## [REQUEST]
Look through the lines below and state how many hold the word "with". Write only the number.

## [AVAILABLE DATA]
———
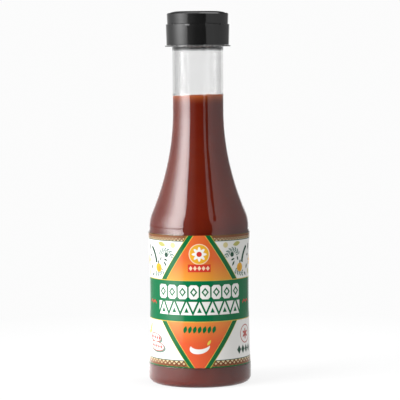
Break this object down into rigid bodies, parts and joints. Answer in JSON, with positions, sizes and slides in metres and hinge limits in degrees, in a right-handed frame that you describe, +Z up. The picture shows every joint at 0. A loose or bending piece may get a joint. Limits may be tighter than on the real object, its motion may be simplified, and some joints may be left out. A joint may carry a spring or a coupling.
{
  "type": "hot sauce bottle",
  "caption": "Clear slim-necked bottle of red hot sauce with a printed wrap-round label and a shut black flip-top cap.",
  "frame": {"origin": "centre of the base, on the surface that the bottle stands on", "axes": "+Z up along the bottle, -Y towards the front of the label, +X to the right of someone who faces the label"},
  "size_m": [0.051, 0.051, 0.1843],
  "materials": {
    "clear_plastic": "clear glossy plastic",
    "sauce": "dark red smooth sauce",
    "label": "printed film label, satin",
    "black_plastic": "moulded black plastic, semi-gloss"
  },
  "bodies": {
    "root": {"bottle": "clear_plastic", "sauce": "sauce", "label": "label", "cap_base": "black_plastic", "cap_lid": "black_plastic"}
  },
  "joints": []
}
———
## [EXPECTED ANSWER]
2